> TASK TO COMPLETE
In the entries below, find the line containing "obj.matrix_world = world" and the line containing "depsgraph = bpy.context.evaluated_depsgraph_get()". Copy those two lines and everything between them exactly, and only that.

> DATA SECTION
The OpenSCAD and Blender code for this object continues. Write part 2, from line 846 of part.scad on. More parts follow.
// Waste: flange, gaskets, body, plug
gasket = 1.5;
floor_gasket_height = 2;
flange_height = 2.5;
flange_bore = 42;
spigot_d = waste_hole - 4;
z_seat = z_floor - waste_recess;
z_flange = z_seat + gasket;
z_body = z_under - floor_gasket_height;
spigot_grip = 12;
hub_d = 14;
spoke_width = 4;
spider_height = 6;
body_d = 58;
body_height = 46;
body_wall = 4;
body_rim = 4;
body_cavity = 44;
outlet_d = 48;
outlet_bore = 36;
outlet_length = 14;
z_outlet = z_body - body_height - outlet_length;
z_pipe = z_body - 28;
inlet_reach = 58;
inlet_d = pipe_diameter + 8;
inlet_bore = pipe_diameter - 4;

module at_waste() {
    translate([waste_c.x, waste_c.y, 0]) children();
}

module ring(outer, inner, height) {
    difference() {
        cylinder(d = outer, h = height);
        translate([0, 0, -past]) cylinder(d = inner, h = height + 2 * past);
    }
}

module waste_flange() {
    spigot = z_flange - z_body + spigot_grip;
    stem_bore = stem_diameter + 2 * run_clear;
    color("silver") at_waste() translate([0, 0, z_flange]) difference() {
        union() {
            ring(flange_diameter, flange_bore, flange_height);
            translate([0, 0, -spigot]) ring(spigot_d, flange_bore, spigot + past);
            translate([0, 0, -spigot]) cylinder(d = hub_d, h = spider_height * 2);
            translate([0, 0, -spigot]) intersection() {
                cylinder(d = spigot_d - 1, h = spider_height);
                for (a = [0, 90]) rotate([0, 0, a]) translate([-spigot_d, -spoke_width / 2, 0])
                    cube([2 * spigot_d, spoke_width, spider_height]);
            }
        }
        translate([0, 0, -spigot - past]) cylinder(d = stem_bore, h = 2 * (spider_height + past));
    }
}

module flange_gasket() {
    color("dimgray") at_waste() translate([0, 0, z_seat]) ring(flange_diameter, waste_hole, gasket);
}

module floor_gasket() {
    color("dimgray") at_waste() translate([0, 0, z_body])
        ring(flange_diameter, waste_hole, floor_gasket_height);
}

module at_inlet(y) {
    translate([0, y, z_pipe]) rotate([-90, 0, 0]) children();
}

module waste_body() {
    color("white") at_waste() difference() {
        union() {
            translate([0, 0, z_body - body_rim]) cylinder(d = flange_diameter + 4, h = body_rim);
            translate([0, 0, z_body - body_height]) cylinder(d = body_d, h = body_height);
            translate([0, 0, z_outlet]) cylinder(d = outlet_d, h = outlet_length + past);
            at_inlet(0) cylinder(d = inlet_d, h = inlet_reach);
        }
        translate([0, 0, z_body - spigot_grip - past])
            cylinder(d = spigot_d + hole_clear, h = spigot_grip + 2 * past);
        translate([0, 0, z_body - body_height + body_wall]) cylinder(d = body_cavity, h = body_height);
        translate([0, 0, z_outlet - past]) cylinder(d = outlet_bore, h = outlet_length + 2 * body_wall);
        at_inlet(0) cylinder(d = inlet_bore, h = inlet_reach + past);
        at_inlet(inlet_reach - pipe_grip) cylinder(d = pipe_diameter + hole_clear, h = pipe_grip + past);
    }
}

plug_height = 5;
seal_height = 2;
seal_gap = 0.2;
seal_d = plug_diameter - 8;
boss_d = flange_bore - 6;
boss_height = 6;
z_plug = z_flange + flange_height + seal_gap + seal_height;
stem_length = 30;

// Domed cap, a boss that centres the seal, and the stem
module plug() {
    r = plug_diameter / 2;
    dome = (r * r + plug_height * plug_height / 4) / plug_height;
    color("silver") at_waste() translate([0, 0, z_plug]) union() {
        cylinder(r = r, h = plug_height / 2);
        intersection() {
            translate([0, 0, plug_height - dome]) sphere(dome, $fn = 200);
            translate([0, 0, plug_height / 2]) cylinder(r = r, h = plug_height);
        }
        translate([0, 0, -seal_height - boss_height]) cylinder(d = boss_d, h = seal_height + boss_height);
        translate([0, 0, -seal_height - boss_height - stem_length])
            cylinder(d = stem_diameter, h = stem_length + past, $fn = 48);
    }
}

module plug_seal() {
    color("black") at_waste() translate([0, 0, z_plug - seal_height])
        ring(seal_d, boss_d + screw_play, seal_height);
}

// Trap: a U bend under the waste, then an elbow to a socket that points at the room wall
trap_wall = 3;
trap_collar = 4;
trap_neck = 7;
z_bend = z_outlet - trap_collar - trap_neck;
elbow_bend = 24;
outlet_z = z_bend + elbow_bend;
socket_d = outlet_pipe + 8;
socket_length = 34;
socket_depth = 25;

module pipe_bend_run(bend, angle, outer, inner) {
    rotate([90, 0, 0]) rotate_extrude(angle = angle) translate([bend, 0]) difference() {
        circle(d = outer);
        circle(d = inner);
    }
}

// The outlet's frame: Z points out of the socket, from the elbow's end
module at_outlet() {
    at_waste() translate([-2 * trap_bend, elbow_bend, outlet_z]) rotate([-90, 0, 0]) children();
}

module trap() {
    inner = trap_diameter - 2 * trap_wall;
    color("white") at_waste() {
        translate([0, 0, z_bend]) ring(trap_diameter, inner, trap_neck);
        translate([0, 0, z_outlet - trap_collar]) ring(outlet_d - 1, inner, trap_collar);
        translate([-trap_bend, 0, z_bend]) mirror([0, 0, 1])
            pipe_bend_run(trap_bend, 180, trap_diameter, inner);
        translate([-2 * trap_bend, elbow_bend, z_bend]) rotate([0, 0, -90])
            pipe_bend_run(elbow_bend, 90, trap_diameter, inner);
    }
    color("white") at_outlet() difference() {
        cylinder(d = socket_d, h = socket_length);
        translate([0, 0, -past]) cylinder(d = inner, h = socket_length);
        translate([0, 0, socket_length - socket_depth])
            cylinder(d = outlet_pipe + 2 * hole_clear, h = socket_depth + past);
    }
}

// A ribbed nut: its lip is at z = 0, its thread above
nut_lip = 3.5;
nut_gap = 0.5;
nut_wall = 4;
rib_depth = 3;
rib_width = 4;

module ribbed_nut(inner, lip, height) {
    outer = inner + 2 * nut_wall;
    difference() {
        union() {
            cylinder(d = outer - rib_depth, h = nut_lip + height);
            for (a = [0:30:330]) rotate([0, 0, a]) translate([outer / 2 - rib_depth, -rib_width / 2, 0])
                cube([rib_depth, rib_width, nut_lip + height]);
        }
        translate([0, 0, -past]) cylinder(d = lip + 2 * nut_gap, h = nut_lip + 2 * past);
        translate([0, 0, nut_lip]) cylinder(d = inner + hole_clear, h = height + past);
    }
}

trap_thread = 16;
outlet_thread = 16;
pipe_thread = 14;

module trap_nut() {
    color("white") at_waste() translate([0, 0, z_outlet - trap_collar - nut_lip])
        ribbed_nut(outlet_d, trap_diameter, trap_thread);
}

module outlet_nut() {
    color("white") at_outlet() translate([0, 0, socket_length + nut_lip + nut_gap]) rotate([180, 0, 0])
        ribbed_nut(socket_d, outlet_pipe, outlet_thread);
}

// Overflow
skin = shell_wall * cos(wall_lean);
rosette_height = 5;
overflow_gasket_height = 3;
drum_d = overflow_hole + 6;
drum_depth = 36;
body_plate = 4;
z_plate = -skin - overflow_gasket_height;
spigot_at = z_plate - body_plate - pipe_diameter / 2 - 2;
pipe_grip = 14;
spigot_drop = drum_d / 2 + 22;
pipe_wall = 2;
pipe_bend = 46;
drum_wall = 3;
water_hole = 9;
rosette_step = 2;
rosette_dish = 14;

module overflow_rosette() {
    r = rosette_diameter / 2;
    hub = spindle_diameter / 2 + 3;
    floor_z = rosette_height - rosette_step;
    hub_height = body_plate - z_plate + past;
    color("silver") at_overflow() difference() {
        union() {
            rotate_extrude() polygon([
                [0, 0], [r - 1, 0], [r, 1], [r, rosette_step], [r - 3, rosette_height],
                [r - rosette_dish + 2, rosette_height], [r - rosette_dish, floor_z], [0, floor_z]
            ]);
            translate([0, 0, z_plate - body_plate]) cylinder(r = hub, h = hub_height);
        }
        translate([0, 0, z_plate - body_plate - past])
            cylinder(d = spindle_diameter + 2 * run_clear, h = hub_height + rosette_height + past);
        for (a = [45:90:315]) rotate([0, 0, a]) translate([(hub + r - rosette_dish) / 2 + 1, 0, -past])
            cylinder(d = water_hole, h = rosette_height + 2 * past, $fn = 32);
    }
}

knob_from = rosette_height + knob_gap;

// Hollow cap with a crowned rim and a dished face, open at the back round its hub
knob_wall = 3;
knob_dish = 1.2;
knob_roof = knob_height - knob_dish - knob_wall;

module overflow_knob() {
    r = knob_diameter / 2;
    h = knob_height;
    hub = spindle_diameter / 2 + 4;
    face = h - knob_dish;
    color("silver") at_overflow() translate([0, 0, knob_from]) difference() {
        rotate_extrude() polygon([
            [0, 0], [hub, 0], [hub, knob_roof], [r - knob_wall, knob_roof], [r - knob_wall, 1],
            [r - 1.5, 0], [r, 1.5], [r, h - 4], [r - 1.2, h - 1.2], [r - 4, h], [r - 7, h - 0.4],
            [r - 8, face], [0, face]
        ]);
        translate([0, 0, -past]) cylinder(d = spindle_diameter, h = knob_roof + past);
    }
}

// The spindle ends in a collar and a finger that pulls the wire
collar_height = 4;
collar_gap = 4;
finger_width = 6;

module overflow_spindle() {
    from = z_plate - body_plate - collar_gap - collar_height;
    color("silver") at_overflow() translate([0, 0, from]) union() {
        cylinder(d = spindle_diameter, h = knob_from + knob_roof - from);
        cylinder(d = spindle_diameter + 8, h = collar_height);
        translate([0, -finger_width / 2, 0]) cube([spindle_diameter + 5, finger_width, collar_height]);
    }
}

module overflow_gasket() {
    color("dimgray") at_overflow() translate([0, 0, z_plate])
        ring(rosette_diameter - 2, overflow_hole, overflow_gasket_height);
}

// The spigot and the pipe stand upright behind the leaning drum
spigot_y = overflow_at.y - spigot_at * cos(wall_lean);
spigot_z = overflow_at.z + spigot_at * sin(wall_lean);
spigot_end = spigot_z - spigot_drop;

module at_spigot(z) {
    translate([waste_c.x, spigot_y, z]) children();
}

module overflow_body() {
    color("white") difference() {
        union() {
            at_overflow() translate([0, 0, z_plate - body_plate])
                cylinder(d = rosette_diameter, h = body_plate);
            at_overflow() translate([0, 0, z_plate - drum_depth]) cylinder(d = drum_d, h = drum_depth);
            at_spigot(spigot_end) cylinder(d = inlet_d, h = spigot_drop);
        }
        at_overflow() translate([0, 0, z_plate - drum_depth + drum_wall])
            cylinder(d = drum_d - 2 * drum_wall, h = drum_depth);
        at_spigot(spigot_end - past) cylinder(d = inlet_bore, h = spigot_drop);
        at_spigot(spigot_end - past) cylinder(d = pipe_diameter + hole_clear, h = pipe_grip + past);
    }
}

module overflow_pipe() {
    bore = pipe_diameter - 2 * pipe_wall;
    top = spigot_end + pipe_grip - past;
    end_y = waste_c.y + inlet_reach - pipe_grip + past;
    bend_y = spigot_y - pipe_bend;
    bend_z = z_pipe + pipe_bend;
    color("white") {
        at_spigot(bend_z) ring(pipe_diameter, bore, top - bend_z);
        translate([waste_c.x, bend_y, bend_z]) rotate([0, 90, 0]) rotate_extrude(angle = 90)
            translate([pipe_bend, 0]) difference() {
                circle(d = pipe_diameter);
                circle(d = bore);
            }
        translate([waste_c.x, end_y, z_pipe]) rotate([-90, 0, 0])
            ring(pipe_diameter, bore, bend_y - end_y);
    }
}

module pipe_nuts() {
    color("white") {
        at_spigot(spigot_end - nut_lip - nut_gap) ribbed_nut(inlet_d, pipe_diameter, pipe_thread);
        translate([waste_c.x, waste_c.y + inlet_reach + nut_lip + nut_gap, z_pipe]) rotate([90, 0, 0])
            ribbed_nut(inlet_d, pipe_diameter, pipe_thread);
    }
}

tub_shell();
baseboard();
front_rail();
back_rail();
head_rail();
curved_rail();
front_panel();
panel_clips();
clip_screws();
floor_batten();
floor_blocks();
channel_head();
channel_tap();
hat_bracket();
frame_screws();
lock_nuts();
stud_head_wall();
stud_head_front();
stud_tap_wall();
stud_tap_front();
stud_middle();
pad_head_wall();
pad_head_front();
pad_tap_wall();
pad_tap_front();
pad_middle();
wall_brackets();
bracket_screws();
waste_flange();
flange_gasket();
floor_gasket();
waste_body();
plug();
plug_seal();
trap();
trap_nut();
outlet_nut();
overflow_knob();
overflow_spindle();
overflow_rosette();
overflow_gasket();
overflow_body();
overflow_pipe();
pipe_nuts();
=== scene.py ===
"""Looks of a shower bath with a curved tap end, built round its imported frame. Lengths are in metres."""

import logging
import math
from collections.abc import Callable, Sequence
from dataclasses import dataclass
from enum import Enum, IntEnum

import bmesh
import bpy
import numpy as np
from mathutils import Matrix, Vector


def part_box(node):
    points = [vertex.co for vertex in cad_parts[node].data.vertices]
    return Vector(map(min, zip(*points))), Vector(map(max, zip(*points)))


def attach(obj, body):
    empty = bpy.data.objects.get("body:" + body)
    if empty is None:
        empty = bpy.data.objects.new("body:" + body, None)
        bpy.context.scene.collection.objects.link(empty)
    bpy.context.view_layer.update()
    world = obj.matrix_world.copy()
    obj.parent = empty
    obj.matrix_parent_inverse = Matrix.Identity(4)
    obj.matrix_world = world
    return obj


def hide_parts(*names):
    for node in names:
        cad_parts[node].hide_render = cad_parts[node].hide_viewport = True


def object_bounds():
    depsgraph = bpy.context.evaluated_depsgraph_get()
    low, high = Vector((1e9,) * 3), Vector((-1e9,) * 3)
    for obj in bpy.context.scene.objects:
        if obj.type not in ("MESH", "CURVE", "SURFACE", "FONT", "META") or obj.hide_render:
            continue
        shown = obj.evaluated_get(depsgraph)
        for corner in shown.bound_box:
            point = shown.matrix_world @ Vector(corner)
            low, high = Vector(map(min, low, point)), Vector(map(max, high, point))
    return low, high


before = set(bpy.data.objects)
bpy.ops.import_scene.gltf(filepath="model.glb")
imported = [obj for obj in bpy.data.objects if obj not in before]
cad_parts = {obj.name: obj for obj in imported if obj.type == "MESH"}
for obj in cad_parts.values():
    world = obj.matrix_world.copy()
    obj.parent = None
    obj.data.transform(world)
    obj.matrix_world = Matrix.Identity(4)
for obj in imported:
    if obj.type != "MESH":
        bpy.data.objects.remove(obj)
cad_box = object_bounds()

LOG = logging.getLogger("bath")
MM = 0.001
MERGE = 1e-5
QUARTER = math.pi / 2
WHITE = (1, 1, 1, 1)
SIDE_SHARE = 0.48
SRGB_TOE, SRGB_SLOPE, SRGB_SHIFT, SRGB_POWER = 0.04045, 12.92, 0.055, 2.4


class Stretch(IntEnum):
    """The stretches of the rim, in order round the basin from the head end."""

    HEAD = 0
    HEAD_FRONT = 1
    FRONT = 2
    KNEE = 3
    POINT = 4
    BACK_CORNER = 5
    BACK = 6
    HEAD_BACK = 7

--

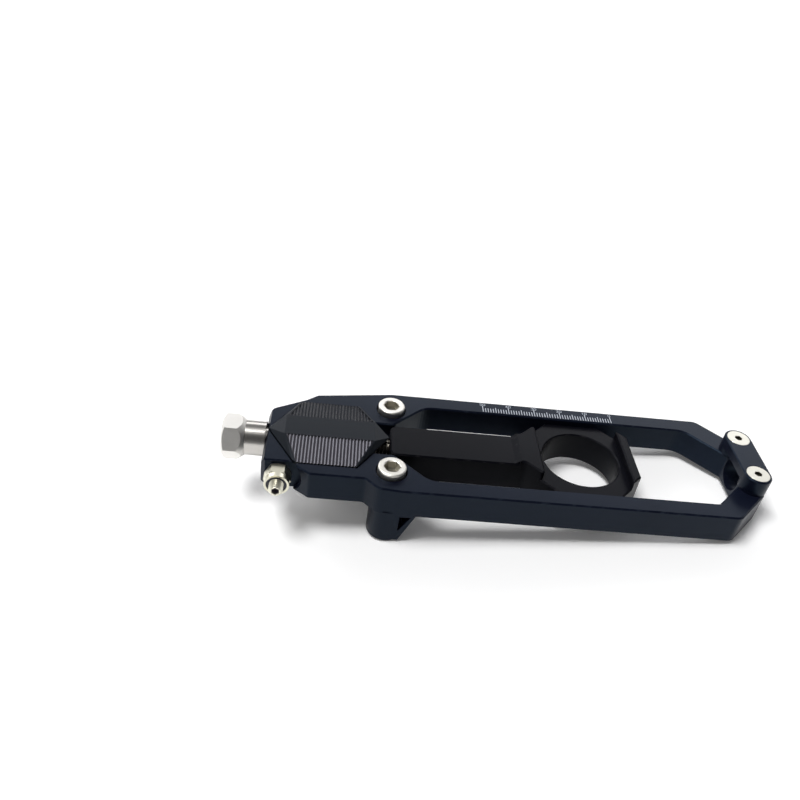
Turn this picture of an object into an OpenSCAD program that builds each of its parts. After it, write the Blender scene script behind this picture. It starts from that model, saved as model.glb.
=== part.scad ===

--

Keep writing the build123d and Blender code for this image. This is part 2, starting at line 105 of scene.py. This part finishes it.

> FULL OUTPUT
    obj.matrix_world = world
    return obj


def hide_parts(*names):
    for node in names:
        cad_parts[node].hide_render = cad_parts[node].hide_viewport = True


def object_bounds():
    depsgraph = bpy.context.evaluated_depsgraph_get()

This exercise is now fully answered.